Exactly as given, repeat all of the entries.

## START Entries

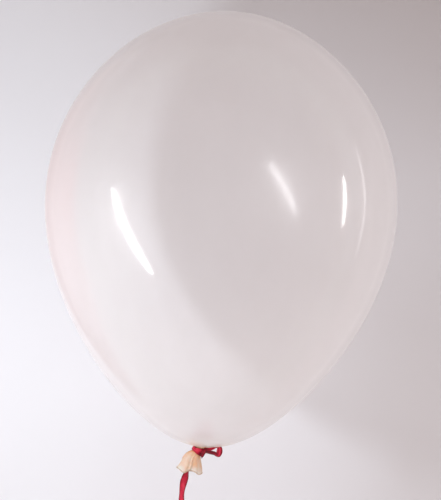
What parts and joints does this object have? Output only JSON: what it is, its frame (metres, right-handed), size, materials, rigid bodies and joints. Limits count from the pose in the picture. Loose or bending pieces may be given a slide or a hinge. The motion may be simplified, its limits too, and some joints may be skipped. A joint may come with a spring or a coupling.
{
  "type": "latex balloon",
  "caption": "Blown latex balloon, its neck tied shut with a satin ribbon that ends in a small bow on one side and a long tail put away as a hank.",
  "frame": {"origin": "the tie, on the bulb's axis", "axes": "+Z from the tie to the crown; the knot and the bow face -Y, and the bow points to +X"},
  "size_m": [0.2917, 0.2918, 0.5442],
  "materials": {
    "film": "thin blown latex, milky and see-through, glossy",
    "thick_latex": "unblown natural latex, cream, satin",
    "ribbon": "satin weave ribbon, crimson"
  },
  "bodies": {
    "tie": {"neck_gather": "thick_latex", "ribbon_turns": "ribbon", "ribbon_knot": "ribbon", "ribbon_short_end": "ribbon"},
    "bulb": {"envelope": "film", "crown_patch": "film", "throat": "film"},
    "collar": {"neck_collar": "thick_latex", "rolled_lip": "thick_latex"},
    "bow": {"bow_loop": "ribbon"},
    "tail": {"ribbon_tail": "ribbon", "ribbon_hank": "ribbon", "hank_tie": "ribbon"}
  },
  "joints": [
    {"name": "bulb_sway", "type": "hinge", "parent": "tie", "child": "bulb", "pos_m": [0, 0, 0], "axis": [0, 1, 0], "range_deg": [-5, 5], "stiffness_Nm_per_rad": 0.03},
    {"name": "collar_flex", "type": "hinge", "parent": "tie", "child": "collar", "pos_m": [-0.0069, 0, -0.0072], "axis": [0, 1, 0], "range_deg": [-20, 30], "stiffness_Nm_per_rad": 0.0002},
    {"name": "bow_flex", "type": "hinge", "parent": "tie", "child": "bow", "pos_m": [-0.001, -0.0068, -0.0012], "axis": [0, 1, 0], "range_deg": [0, 30], "stiffness_Nm_per_rad": 0.00002},
    {"name": "tail_swing", "type": "hinge", "parent": "tie", "child": "tail", "pos_m": [-0.0065, 0.0064, -0.0045], "axis": [0, 1, 0], "range_deg": [-60, 60]}
  ]
}
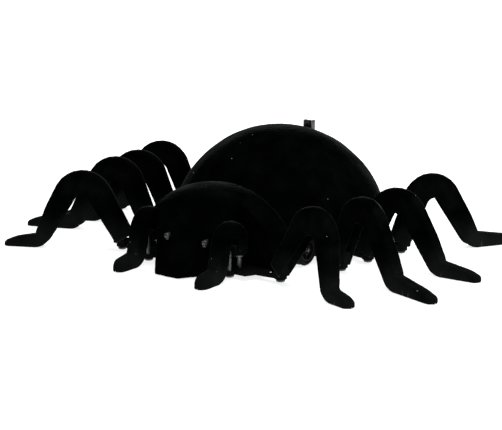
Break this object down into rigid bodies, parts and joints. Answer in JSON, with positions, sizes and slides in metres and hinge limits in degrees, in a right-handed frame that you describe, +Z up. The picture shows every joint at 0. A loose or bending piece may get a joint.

## END Entries

■ **Answer**
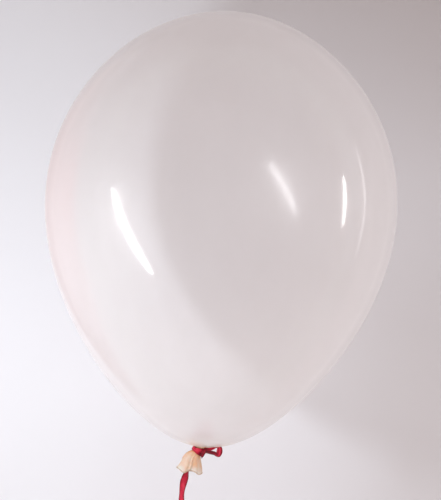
What parts and joints does this object have? Output only JSON: what it is, its frame (metres, right-handed), size, materials, rigid bodies and joints. Limits count from the pose in the picture. Loose or bending pieces may be given a slide or a hinge. The motion may be simplified, its limits too, and some joints may be skipped. A joint may come with a spring or a coupling.
{
  "type": "latex balloon",
  "caption": "Blown latex balloon, its neck tied shut with a satin ribbon that ends in a small bow on one side and a long tail put away as a hank.",
  "frame": {"origin": "the tie, on the bulb's axis", "axes": "+Z from the tie to the crown; the knot and the bow face -Y, and the bow points to +X"},
  "size_m": [0.2917, 0.2918, 0.5442],
  "materials": {
    "film": "thin blown latex, milky and see-through, glossy",
    "thick_latex": "unblown natural latex, cream, satin",
    "ribbon": "satin weave ribbon, crimson"
  },
  "bodies": {
    "tie": {"neck_gather": "thick_latex", "ribbon_turns": "ribbon", "ribbon_knot": "ribbon", "ribbon_short_end": "ribbon"},
    "bulb": {"envelope": "film", "crown_patch": "film", "throat": "film"},
    "collar": {"neck_collar": "thick_latex", "rolled_lip": "thick_latex"},
    "bow": {"bow_loop": "ribbon"},
    "tail": {"ribbon_tail": "ribbon", "ribbon_hank": "ribbon", "hank_tie": "ribbon"}
  },
  "joints": [
    {"name": "bulb_sway", "type": "hinge", "parent": "tie", "child": "bulb", "pos_m": [0, 0, 0], "axis": [0, 1, 0], "range_deg": [-5, 5], "stiffness_Nm_per_rad": 0.03},
    {"name": "collar_flex", "type": "hinge", "parent": "tie", "child": "collar", "pos_m": [-0.0069, 0, -0.0072], "axis": [0, 1, 0], "range_deg": [-20, 30], "stiffness_Nm_per_rad": 0.0002},
    {"name": "bow_flex", "type": "hinge", "parent": "tie", "child": "bow", "pos_m": [-0.001, -0.0068, -0.0012], "axis": [0, 1, 0], "range_deg": [0, 30], "stiffness_Nm_per_rad": 0.00002},
    {"name": "tail_swing", "type": "hinge", "parent": "tie", "child": "tail", "pos_m": [-0.0065, 0.0064, -0.0045], "axis": [0, 1, 0], "range_deg": [-60, 60]}
  ]
}
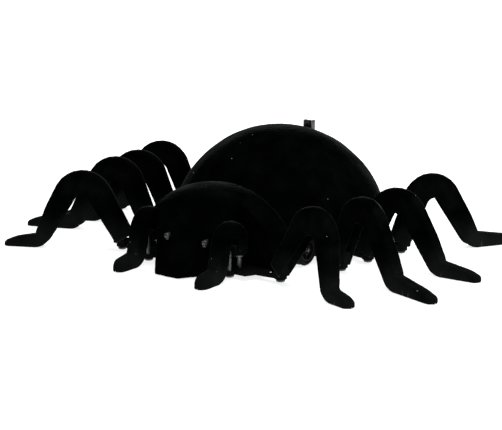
Break this object down into rigid bodies, parts and joints. Answer in JSON, with positions, sizes and slides in metres and hinge limits in degrees, in a right-handed frame that you describe, +Z up. The picture shows every joint at 0. A loose or bending piece may get a joint.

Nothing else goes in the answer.